Salía Zinedine de Kiev hundido, abatido, derrotado y sentenciado como nunca antes, el que más de todos. Pocas veces se había visto al técnico tan afectado. Y es que su preocupante imagen en el banquillo del Olímpico de Kiev, cabizbajo e inmerso en sus pensamientos, hacían temer lo peor a un Real Madrid que estaba más al borde del alambre que nunca.
Ni los aficionados, ni los socios ni el propio Florentino Pérez confiaban ya en aquel jugador galáctico que trajo la Novena a las vitrinas del Bernabéu con una volea para la historia. Tampoco en aquel que fue la mano derecha de Ancelotti para conseguir la tan ansiada décima, o en aquel que encarnó un hito histórico en el mundo del fútbol trayendo a Madrid tres orejonas seguidas.
Sí, probablemente todo eso hacía inmune a Zidane y se había ganado con mucho galones el decidir cuándo marcharse, siempre por su propio pie por supuesto. Pero nada de eso valía después de Kiev. Nadie contaba ya con un técnico muy cuestionado, cuyo caparazón estaba prácticamente roto y su paso por el Real Madrid a punto de convertirse en historia.

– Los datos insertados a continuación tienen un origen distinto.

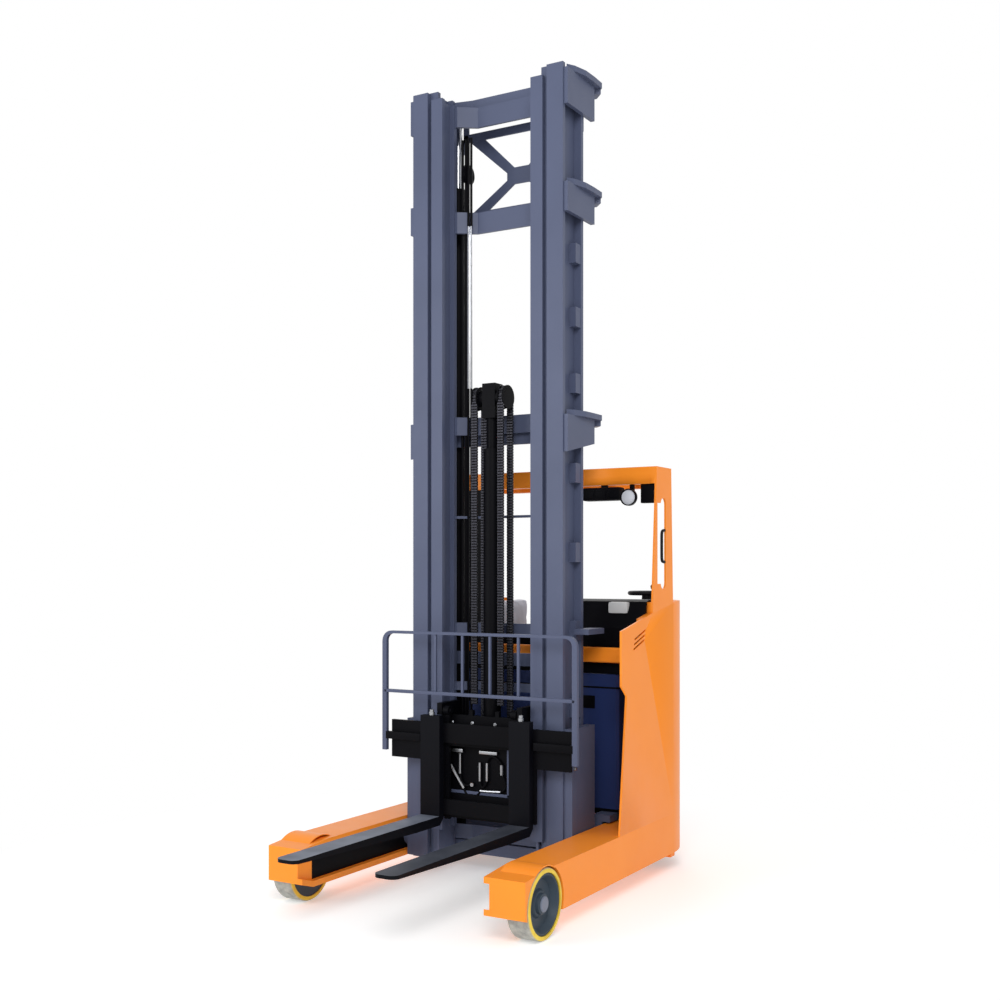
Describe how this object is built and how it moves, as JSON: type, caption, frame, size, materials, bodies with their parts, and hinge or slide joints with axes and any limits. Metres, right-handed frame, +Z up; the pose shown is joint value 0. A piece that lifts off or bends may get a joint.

Los únicos que podían resolver la delicada situación y sacar al francés del naufragio en el que se encontraba eran los jugadores. Quizá Zidane se bajó del barco de mucha gente aquella noche, pero seguía más que nunca en el de aquellos que consiguieron tocar el cielo gracias a él. Le debían mucho, lo sabían, y no iban a fallarle esta vez.
La primera final del entrenador comenzó en el hotel sevillano horas antes del primer ‘match ball’. Allí hizo piña con sus jugadores. Todos sabemos la elegancia que distingue a ‘Zizou’, por lo que parece improbable pensar que en aquella reunión suplicara a sus hombres que le volvieran a salvar el pellejo. Probablemente les imploró que se dejaran el alma en el campo, aquella que habían arrastrado varios partidos atrás en Valdebebas.
Muchos aficionados encendían sus televisores aquella tarde de sábado con la esperanza de que cayera la guillotina definitivamente al técnico en Nervión y se pudiera así pasar página en la casa blanca. El nombre de Pochettino e incluso el de Mourinho revoloteaban como la solución a los problemas en los oídos de muchos aficionados, pero era una molesta mosca trompetera para los futbolistas.
Eso por ahora es historia. Quién sabe si ha sido ese el motivo que ha impulsado a Sergio Ramos y compañía a remar más fuerte que nunca y salir del tifón. La realidad es que el cuadro blanco firmó una semana extraordinaria, con un pleno de victorias y tres finales más que salvadas.
Con un juego más que sobresaliente, recordándonos a aquella época en la que nadie tosía a los merengues en casa, sacaba adelante el Real tres partidos de alto voltaje, donde la exigencia debía ser máxima y no había margen de error. Contra todo pronóstico se sacó, y de la mejor forma posible además: sin encajar gol.
Ahora, la figura del insumergible entrenador blanco ha quedado más que reforzada. Los jugadores han respondido a sus plegarias y futbolistas como Modrić, Kroos o Benzema han alcanzado un nivel de juego y de condición física en estos encuentros que hace tiempo que no se veía.
Y después de la tormenta llega la calma, o eso dicen. El Madrid dispone antes de finalizar el año de un calendario apretado, pero menos exigente. Tras visitar Sevilla, obtener su billete para octavos de Champions y derrotar a un imparable Atleti en el derbi, el combinado merengue enfrenta sus próximos encuentros ante Athletic de Bilbao, Eibar, Granada y Elche, sin olvidar el aparcado encuentro de ida de octavos ante Atalanta en febrero.
Le toca al Real Madrid coger aire, escarmentar de los errores y volver a intentar competir hasta el final de la temporada sin ningún nuevo traspié que haga tambalear el proyecto blanco, con Zinedine a la cabeza por supuesto.